Published in the midst of the current market downturn, a report from one of the world’s largest financial auditors, KPMG, suggests that the future success of crypto-assets will depend on their ability to attract institutional interest.
Complied with input from Coinbase and other key players within crypto, the research suggests that the level of institutionalisation will be equal to the ability of blockchain-based businesses in building trust and facilitating scaling.
#Cryptoassets are preparing to address problems in the global financial services ecosystem. Institutionalization will help drive trust and scale for the tokenized economy and help the crypto market grow and mature. Explore insights: https://t.co/fK1BBOlGtI
— KPMG US (@KPMG_US) November 15, 2018
Report co-author and managing director of KPMG’s crypto assets services, Kiran Nagaraj, said that “While Bitcoin is still dwarfed by traditional asset markets, crypto is now much broader than just Bitcoin, and the debate on the case for crypto is far from settled. Crypto has many use cases but, in order to succeed, institutionalisation is the necessary next step to help drive growth for the tokenised economy.”
It is institutional adoption that the authors believe will be key to transforming many areas of the world’s economy, with the financial sector likely being the biggest beneficiary, provided that the sector itself engages with the technology.

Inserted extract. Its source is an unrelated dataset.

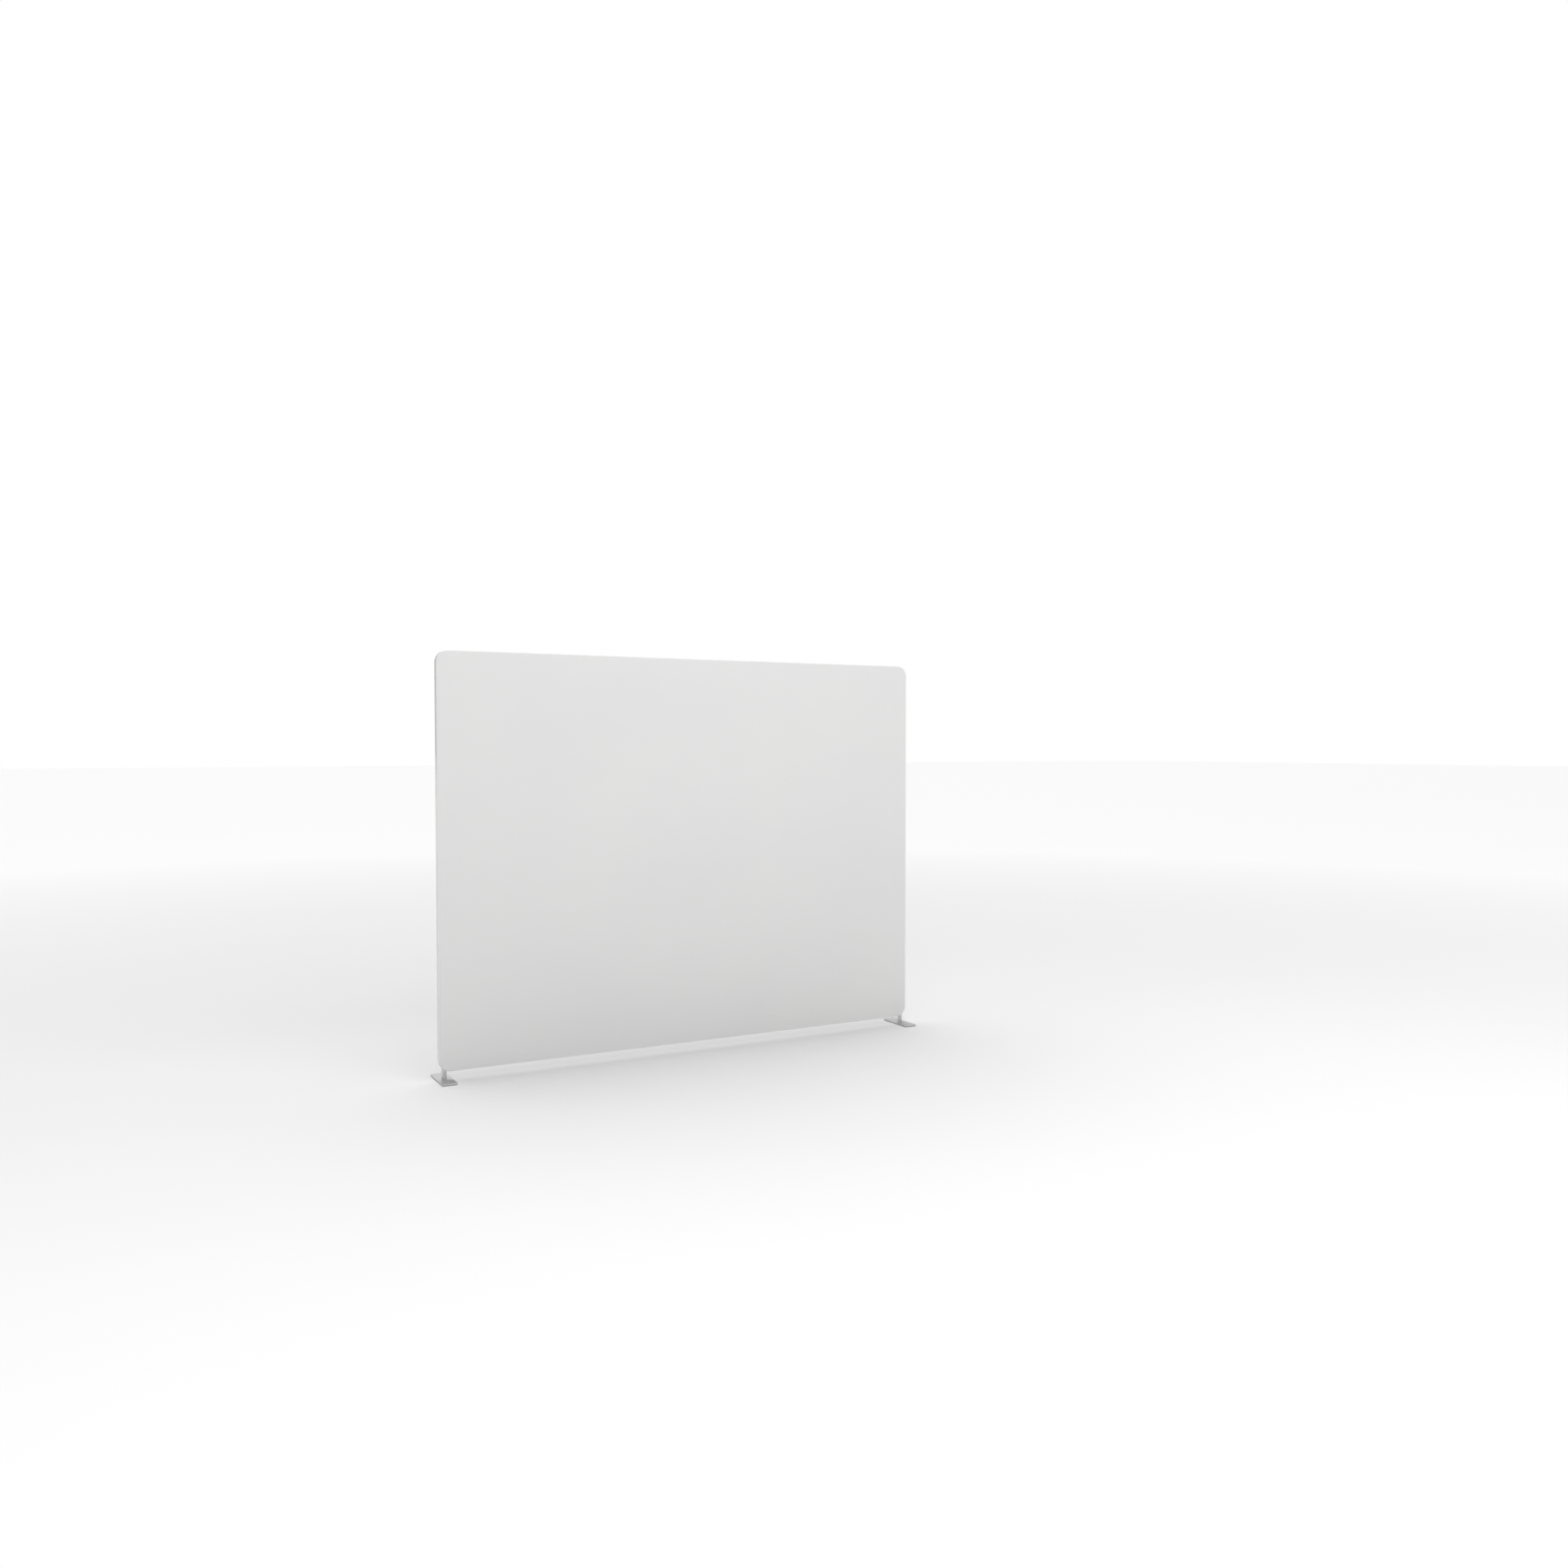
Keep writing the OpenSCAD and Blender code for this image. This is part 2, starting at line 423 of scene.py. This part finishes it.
def make_foot_plate(side, material):
    node = f"{side}_foot_plate"
    low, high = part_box(node)
    size = high - low
    x, y = axis_of(node)
    vertices, faces = slab_mesh(size.x, size.y, size.z, FOOT_CORNER_R, FOOT_EDGE_R, 10, 4)
    vertices = [Vector(v) + Vector((x, y, low.z)) for v in vertices]
    plate = new_piece(f"{side}_brushed_plate", vertices, faces, f"{side}_foot", node, material)
    screw_low, screw_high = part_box(f"{side}_foot_screw")
    head_r = (screw_high.x - screw_low.x) / 2 + SWIVEL_GAP
    hole_r = THREAD_R + SWIVEL_GAP
    rim_top = screw_low.z + SCREW_RIM
    rows = [
        level(head_r, low.z - PAST),
        level(head_r, rim_top),
        level(hole_r, rim_top + head_r - hole_r),
        level(hole_r, high.z + PAST),
    ]
    cut_away(plate, *stack_loops(rows, (x, y), 64))
    even_normals(plate)


def groove_bars(low, high, hole_r):
    """Bars that cut shallow grooves across the underside of a pad, clear of its ends and its hole."""
    spacing = 2.5 * MM
    half_width = 0.3 * MM
    depth = 0.15 * MM
    margin = 1.5 * MM
    middle = (low.y + high.y) / 2
    half_length = (high.y - low.y) / 2
    left = low.x + margin
    right = high.x - margin
    box_faces = ((3, 2, 1, 0), (4, 5, 6, 7), (0, 1, 5, 4), (1, 2, 6, 5), (2, 3, 7, 6), (3, 0, 4, 7))
    vertices, faces = [], []
    for sign in (-1, 1):
        from_middle = hole_r + margin + half_width
        while from_middle < half_length - margin - half_width:
            y = middle + sign * from_middle
            start = len(vertices)
            for z in (low.z - depth, low.z + depth):
                for x, edge in ((left, -1), (right, -1), (right, 1), (left, 1)):
                    vertices.append((x, y + edge * half_width, z))
            for face in box_faces:
                faces.append(tuple(start + k for k in face))
            from_middle += spacing
    return vertices, faces


def make_pad(side, material):
    node = f"{side}_grip_pad"
    low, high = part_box(node)
    size = high - low
    x, y = axis_of(node)
    vertices, faces = slab_mesh(size.x, size.y, size.z, PAD_CORNER_R, PAD_EDGE_R, 8, 3)
    vertices = [Vector(v) + Vector((x, y, low.z)) for v in vertices]
    pad = new_piece(f"{side}_rubber_pad", vertices, faces, f"{side}_foot", node, material)
    screw_low, screw_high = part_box(f"{side}_foot_screw")
    hole_r = (screw_high.x - screw_low.x) / 2 + PAD_HOLE_GAP
    rows = [level(hole_r, low.z - PAST), level(hole_r, high.z + PAST)]
    cut_away(pad, *stack_loops(rows, (x, y), 64))
    cut_away(pad, *groove_bars(low, high, hole_r))
    even_normals(pad)


def make_post(side, material):
    node = f"{side}_post"
    low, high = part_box(node)
    radius = (high.x - low.x) / 2
    chamfer = POST_CHAMFER
    bore_r = THREAD_R + THREAD_GAP
    soften = 0.08 * MM
    rows = [
        level(bore_r, low.z),
        level(radius - chamfer - soften, low.z),
        level(radius - chamfer, low.z + soften / 3),
        level(radius - soften / 3, low.z + chamfer),
        level(radius, low.z + chamfer + soften),
        level(radius, high.z - chamfer - soften),
        level(radius - soften / 3, high.z - chamfer),
        level(radius - chamfer, high.z - soften / 3),
        level(radius - chamfer - soften, high.z),
        level(bore_r, high.z),
    ]
    vertices, faces = stack_loops(rows, axis_of(node), 72, ring=True)
    post = new_piece(f"{side}_turned_post", vertices, faces, "panel", node, material)
    even_normals(post)


def make_swivel_washer(side, material):
    node = f"{side}_swivel_washer"
    low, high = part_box(node)
    radius = (high.x - low.x) / 2
    bore_r = THREAD_R + WASHER_GAP
    bulge = 0.1 * MM
    rows = [level(bore_r, low.z), level(radius - bulge, low.z)]
    for k in range(1, 6):
        angle = math.pi * k / 6
        height = low.z + (high.z - low.z) * (1 - math.cos(angle)) / 2
        rows.append(level(radius - bulge * (1 - math.sin(angle)), height))
    rows += [level(radius - bulge, high.z), level(bore_r, high.z)]
    vertices, faces = stack_loops(rows, axis_of(node), 64, ring=True)
    washer = new_piece(f"{side}_nylon_washer", vertices, faces, "panel", node, material)
    even_normals(washer)


def make_saddle_washer(side, material):
    """A ring whose top follows the round corner of the sheet."""
    node = f"{side}_saddle_washer"
    low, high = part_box(node)
    centre = axis_of(node)
    radius = (high.x - low.x) / 2
    bore_r = THREAD_R + WASHER_GAP
    sheet_low, sheet_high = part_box("sheet")
    arc_x = sheet_low.x + SHEET_CORNER_R if side == "left" else sheet_high.x - SHEET_CORNER_R
    arc_z = sheet_low.z + SHEET_CORNER_R

    def on_arc(r):
        def row(angle):
            from_arc = centre[0] + r * math.cos(angle) - arc_x
            return r, arc_z - math.sqrt(SHEET_CORNER_R ** 2 - from_arc ** 2)
        return row

    soften = 0.15 * MM
    steps = 5
    rows = [level(bore_r, low.z), level(radius - soften, low.z), level(radius, low.z + soften)]
    rows += [on_arc(radius + (bore_r - radius) * k / steps) for k in range(steps + 1)]
    vertices, faces = stack_loops(rows, centre, 72, ring=True)
    washer = new_piece(f"{side}_milled_saddle", vertices, faces, "panel", node, material)
    even_normals(washer)


def make_insert(side, material):
    """A brass bush with two bands of diamond knurling and a plain groove between them."""
    node = f"{side}_insert"
    low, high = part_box(node)
    length = high.z - low.z
    outer_r = (high.x - low.x) / 2
    bore_r = THREAD_R + THREAD_GAP
    chamfer = THREAD_CHAMFER
    teeth = 20
    knurl = 0.15 * MM

    def knurled(height):
        def row(angle):
            lean = height / (outer_r * 2 * math.pi) * teeth
            turns = angle / (2 * math.pi) * teeth
            ridges = [abs(2 * ((turns + lean * sign) % 1.0) - 1) for sign in (1, -1)]
            from_end = min(height - low.z, high.z - height)
            limit = outer_r - max(0.0, chamfer - from_end)
            return min(limit, outer_r - knurl * max(ridges)), height
        return row

    rows = [level(bore_r, low.z), level(outer_r - chamfer, low.z)]
    steps = 26
    for k in range(1, steps):
        height = low.z + length * k / steps
        if abs(height - (low.z + high.z) / 2) > INSERT_GROOVE_HALF:
            rows.append(knurled(height))
        else:
            rows.append(level(outer_r - INSERT_GROOVE, height))
    rows += [level(outer_r - chamfer, high.z), level(bore_r, high.z)]
    vertices, faces = stack_loops(rows, axis_of(node), 144, ring=True)
    insert = new_piece(f"{side}_knurled_insert", vertices, faces, "panel", node, material)
    even_normals(insert)


def make_stud(side, material):
    node = f"{side}_stud"
    low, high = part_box(node)
    rows = socket_rows(low.z, STUD_SOCKET_W, STUD_SOCKET_DEPTH, tip_r=0.2 * MM, mouth=0.1 * MM, flare=0)
    rows.append(level(THREAD_R - THREAD_CHAMFER, low.z))
    rows += thread_rows(low.z + SHORT, high.z - SHORT, THREAD_R, THREAD_CHAMFER)
    rows.append(level(THREAD_R - THREAD_CHAMFER - TIP_STEP, high.z))
    vertices, faces = stack_loops(rows, axis_of(node), 48)
    stud = new_piece(f"{side}_threaded_stud", vertices, faces, "panel", node, material)
    even_normals(stud)


def make_foot_screw(side, material):
    node = f"{side}_foot_screw"
    low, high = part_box(node)
    head_r = (high.x - low.x) / 2
    soften = 0.08 * MM
    cone_top = low.z + SCREW_RIM + head_r - THREAD_R
    rows = socket_rows(
        low.z, SCREW_SOCKET_W, SCREW_SOCKET_DEPTH, tip_r=0.3 * MM, mouth=0.15 * MM, flare=0.05 * MM
    )
    rows += [level(head_r - soften, low.z), level(head_r, low.z + soften), level(head_r, low.z + SCREW_RIM)]
    rows += thread_rows(cone_top, high.z - SHORT, THREAD_R, THREAD_CHAMFER)
    rows.append(level(THREAD_R - THREAD_CHAMFER - TIP_STEP, high.z))
    vertices, faces = stack_loops(rows, axis_of(node), 72)
    screw = new_piece(f"{side}_countersunk_screw", vertices, faces, "panel", node, material)
    even_normals(screw)


# ---------------------------------------------------------------- studio


def make_camera():
    data = bpy.data.cameras.new("camera")
    data.lens = CAMERA_LENS
    data.sensor_width = CAMERA_SENSOR
    data.clip_start = 0.05
    data.clip_end = 100
    camera = bpy.data.objects.new("camera", data)
    camera.location = CAMERA_PLACE
    camera.rotation_euler = (math.pi / 2 - CAMERA_DIP, 0, -CAMERA_TURN)
    bpy.context.collection.objects.link(camera)
    bpy.context.scene.camera = camera


def make_floor():
    corners = [(x * FLOOR_HALF, y * FLOOR_HALF, 0) for x, y in ((-1, -1), (1, -1), (1, 1), (-1, 1))]
    mesh = bpy.data.meshes.new("floor")
    mesh.from_pydata(corners, [], [(0, 1, 2, 3)])
    mesh.materials.append(pale_floor())
    floor = bpy.data.objects.new("floor", mesh)
    bpy.context.collection.objects.link(floor)


def soft_box(name, place, target, size, power):
    data = bpy.data.lights.new(name, "AREA")
    data.shape = "RECTANGLE"
    data.size, data.size_y = size
    data.energy = power
    light = bpy.data.objects.new(name, data)
    light.location = place
    light.rotation_euler = (Vector(target) - Vector(place)).to_track_quat("-Z", "Y").to_euler()
    bpy.context.collection.objects.link(light)


def wide_sun(name, place, spread, strength):
    """A soft light that falls off nowhere, shining from a place towards the origin."""
    data = bpy.data.lights.new(name, "SUN")
    data.angle = math.radians(spread)
    data.energy = strength
    light = bpy.data.objects.new(name, data)
    light.rotation_euler = (-Vector(place)).to_track_quat("-Z", "Y").to_euler()
    bpy.context.collection.objects.link(light)


def make_light():
    world = bpy.data.worlds.new("studio")
    world.use_nodes = True
    tree = world.node_tree
    dome = tree.nodes["Background"]
    dome.inputs["Strength"].default_value = DOME_STRENGTH
    dome.inputs["Color"].default_value = (1, 1, 1, 1)
    backdrop = tree.nodes.new("ShaderNodeBackground")
    backdrop.inputs["Color"].default_value = (1, 1, 1, 1)
    mix = tree.nodes.new("ShaderNodeMixShader")
    seen = tree.nodes.new("ShaderNodeLightPath").outputs["Is Camera Ray"]
    tree.links.new(seen, mix.inputs["Fac"])
    tree.links.new(dome.outputs["Background"], mix.inputs[1])
    tree.links.new(backdrop.outputs["Background"], mix.inputs[2])
    tree.links.new(mix.outputs["Shader"], tree.nodes["World Output"].inputs["Surface"])
    bpy.context.scene.world = world
    wide_sun("top_back", place=(0, 0.35, 1), spread=95, strength=2.6)
    soft_box("key", place=(0.05, -1.3, 1.5), target=(0, 0, 0.4), size=(2.2, 0.8), power=15)
    bpy.context.scene.view_settings.view_transform = "Standard"


# ---------------------------------------------------------------- the object

make_camera()
make_light()
make_floor()

plate_steel = steel("foot_steel", stretch=(1, 0.01, 1), colour=(0.6, 0.6, 0.605), rough=0.4)
turned_steel = steel(
    "post_steel", stretch=(0.02, 0.02, 1), colour=(0.66, 0.66, 0.665), rough=0.3, rings=0.25 * MM
)
fastener_steel = steel("fastener_steel", stretch=(0.2, 0.2, 1), colour=(0.55, 0.55, 0.56), rough=0.3)
washer_nylon = nylon("white_nylon", (0.72, 0.71, 0.67))
insert_brass = brass()
pad_rubber = rubber()

make_sheet(white_acrylic())
for side in SIDES:
    make_insert(side, insert_brass)
    make_stud(side, fastener_steel)
    make_saddle_washer(side, turned_steel)
    make_post(side, turned_steel)
    make_swivel_washer(side, washer_nylon)
    make_foot_screw(side, fastener_steel)
    make_foot_plate(side, plate_steel)
    make_pad(side, pad_rubber)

Coinbase’s Chief Compliance Officer, Jeff Horowitz, explained that “The institutionalisation of crypto will bring new capital into the space and drive a range of innovation that will ultimately benefit all participants.”
Nagaraj agrees and suggests that “…there are real problems that cryptoassets are looking to address and their staying power will be defined by their ability to reduce friction and inefficiencies that currently exist within the global economy.”